> **EXERCISE GOAL**
Copy verbatim the material from its first line to the line that holds "return STEEL - SHOULDER_WEAR", including that line.
.....
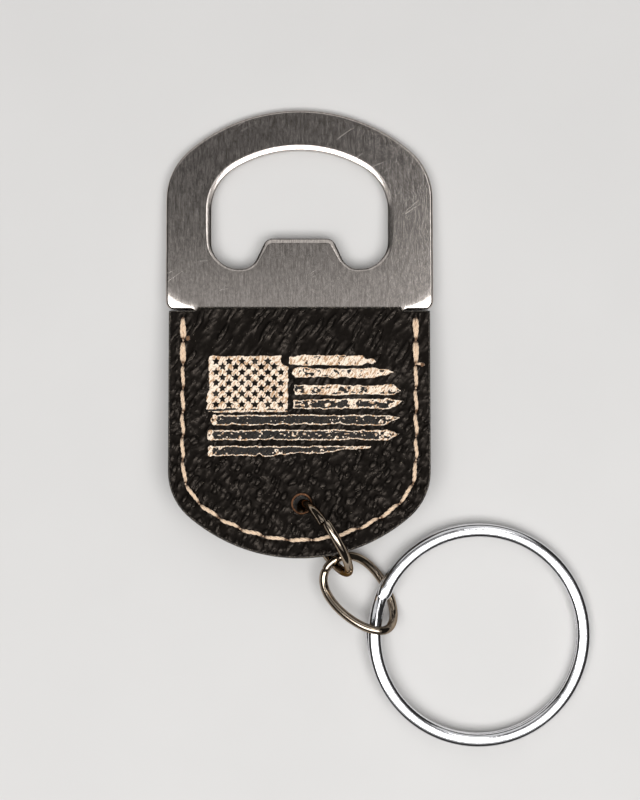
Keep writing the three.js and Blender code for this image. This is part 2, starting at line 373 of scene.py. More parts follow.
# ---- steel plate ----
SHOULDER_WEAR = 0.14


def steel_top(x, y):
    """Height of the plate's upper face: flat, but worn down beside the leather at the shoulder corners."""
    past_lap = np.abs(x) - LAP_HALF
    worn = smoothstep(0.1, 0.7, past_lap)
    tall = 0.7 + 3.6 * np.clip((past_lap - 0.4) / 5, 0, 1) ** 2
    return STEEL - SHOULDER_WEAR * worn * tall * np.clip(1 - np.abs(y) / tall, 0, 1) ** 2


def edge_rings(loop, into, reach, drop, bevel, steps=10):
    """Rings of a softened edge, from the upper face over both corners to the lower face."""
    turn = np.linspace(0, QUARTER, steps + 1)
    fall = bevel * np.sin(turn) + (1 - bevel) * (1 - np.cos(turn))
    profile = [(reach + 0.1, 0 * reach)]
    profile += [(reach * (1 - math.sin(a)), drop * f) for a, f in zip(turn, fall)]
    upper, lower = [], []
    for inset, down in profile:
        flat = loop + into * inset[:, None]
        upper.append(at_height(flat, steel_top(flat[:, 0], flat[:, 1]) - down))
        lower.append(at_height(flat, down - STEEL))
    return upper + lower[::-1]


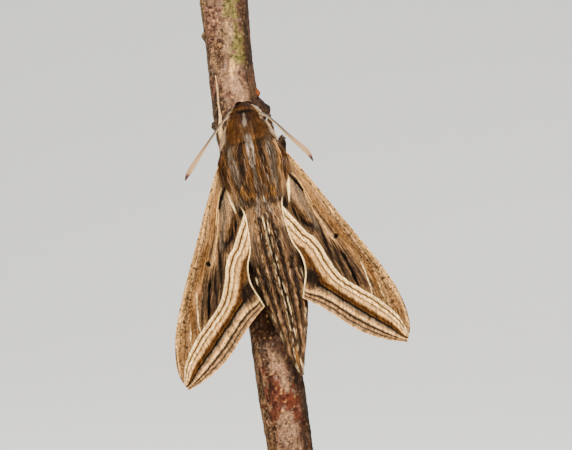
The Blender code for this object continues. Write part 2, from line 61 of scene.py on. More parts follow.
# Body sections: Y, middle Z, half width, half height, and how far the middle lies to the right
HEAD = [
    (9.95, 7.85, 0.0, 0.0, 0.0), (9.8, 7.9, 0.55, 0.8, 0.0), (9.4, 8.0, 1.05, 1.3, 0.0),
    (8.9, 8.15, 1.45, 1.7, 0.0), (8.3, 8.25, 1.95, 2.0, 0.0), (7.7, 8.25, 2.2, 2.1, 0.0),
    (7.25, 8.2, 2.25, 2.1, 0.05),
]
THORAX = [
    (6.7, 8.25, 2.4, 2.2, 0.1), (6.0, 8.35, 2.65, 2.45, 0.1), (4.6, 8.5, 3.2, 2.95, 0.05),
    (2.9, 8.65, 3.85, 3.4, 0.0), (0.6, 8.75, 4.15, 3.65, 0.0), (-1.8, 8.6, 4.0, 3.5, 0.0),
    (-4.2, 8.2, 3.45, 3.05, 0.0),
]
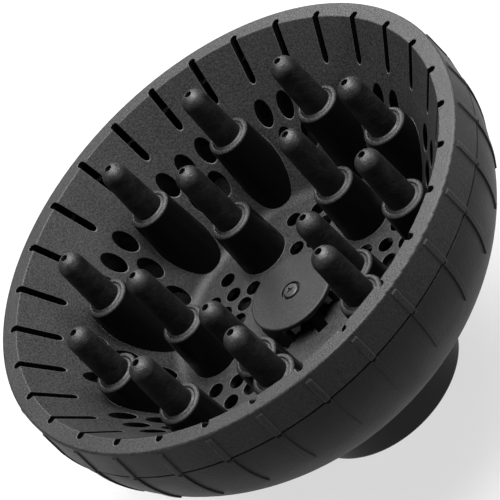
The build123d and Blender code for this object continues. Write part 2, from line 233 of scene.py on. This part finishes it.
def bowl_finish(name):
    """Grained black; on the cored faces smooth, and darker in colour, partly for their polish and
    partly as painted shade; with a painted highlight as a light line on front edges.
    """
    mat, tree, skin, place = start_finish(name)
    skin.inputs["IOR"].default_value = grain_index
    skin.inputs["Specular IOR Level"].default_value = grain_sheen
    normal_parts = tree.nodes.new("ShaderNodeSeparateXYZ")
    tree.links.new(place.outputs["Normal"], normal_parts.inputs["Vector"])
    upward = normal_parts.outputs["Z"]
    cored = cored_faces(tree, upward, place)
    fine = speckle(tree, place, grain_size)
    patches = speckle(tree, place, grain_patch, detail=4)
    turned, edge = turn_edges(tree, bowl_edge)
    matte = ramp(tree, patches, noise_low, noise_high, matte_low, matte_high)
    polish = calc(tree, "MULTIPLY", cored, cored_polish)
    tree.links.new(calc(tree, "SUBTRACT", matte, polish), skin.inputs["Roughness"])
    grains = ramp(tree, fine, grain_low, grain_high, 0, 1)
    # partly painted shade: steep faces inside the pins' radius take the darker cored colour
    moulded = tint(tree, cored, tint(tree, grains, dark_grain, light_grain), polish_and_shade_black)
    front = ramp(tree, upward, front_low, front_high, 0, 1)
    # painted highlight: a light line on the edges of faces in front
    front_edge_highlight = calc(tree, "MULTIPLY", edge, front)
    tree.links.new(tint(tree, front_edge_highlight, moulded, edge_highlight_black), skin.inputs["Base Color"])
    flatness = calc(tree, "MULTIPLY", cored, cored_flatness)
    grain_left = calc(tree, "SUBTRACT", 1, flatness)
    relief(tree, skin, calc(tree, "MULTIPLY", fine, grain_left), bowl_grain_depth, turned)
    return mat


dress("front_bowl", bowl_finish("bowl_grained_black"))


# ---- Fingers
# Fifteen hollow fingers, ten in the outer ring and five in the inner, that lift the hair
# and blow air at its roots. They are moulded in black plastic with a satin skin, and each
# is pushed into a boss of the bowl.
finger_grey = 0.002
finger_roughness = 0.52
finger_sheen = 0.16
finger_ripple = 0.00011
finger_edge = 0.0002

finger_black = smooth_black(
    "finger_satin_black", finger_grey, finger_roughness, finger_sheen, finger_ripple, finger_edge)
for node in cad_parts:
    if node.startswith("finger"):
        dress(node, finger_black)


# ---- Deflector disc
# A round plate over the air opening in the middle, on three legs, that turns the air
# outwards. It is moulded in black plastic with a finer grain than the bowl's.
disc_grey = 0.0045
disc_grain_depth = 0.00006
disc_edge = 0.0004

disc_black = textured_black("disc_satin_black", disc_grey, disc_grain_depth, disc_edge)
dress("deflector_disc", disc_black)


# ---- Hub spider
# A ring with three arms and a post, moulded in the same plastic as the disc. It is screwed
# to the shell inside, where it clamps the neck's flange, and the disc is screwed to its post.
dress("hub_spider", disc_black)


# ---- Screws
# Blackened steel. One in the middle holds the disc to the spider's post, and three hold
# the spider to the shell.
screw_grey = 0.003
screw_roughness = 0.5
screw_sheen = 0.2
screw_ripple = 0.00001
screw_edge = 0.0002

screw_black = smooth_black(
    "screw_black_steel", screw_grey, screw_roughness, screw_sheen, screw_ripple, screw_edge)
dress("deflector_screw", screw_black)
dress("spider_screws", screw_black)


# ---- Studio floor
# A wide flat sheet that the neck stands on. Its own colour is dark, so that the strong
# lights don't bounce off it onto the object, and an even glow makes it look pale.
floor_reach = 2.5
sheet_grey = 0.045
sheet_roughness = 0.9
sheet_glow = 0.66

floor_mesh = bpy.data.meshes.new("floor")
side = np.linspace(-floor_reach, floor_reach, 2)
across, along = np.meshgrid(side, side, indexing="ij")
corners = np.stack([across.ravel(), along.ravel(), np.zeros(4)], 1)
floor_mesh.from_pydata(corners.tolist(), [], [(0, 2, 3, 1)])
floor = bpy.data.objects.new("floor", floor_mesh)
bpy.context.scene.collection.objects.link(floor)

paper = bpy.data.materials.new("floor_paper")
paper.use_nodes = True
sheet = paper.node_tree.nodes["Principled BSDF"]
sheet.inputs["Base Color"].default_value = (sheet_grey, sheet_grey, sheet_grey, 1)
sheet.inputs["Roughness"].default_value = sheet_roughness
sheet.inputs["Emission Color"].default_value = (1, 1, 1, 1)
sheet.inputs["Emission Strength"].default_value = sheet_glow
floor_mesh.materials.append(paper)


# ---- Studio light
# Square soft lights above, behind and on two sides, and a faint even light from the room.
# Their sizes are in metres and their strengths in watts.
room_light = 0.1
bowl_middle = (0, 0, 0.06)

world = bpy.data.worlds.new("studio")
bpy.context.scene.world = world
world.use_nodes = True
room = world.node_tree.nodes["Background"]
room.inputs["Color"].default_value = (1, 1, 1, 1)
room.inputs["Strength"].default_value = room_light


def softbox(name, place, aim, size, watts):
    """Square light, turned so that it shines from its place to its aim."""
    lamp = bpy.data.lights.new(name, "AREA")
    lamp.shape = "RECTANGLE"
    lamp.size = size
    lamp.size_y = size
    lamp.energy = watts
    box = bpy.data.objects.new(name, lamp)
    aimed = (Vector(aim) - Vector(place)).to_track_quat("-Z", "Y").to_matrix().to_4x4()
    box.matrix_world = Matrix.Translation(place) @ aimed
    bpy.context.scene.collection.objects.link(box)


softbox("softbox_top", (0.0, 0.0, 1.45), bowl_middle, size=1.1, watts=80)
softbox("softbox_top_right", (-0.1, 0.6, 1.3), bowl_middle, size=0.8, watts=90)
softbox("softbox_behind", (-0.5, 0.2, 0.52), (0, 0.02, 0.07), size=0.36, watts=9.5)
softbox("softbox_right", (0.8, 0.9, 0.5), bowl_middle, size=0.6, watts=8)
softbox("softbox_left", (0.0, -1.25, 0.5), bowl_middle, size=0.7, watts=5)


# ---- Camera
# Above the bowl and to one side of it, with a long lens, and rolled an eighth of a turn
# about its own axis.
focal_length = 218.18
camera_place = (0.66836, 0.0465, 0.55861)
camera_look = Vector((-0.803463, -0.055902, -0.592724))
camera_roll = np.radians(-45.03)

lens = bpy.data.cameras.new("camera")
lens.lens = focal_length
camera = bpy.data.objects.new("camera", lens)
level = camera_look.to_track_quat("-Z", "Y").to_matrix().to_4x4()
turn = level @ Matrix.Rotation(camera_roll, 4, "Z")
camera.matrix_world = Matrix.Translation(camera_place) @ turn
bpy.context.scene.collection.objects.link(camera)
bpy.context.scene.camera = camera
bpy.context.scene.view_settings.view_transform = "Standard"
.....
> **EXERCISE SOLUTION**
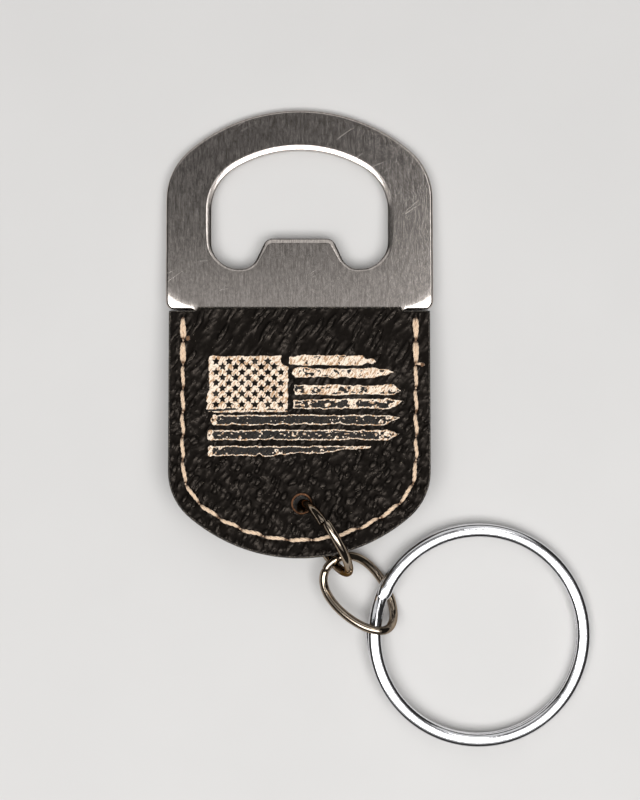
Keep writing the three.js and Blender code for this image. This is part 2, starting at line 373 of scene.py. More parts follow.
# ---- steel plate ----
SHOULDER_WEAR = 0.14


def steel_top(x, y):
    """Height of the plate's upper face: flat, but worn down beside the leather at the shoulder corners."""
    past_lap = np.abs(x) - LAP_HALF
    worn = smoothstep(0.1, 0.7, past_lap)
    tall = 0.7 + 3.6 * np.clip((past_lap - 0.4) / 5, 0, 1) ** 2
    return STEEL - SHOULDER_WEAR * worn * tall * np.clip(1 - np.abs(y) / tall, 0, 1) ** 2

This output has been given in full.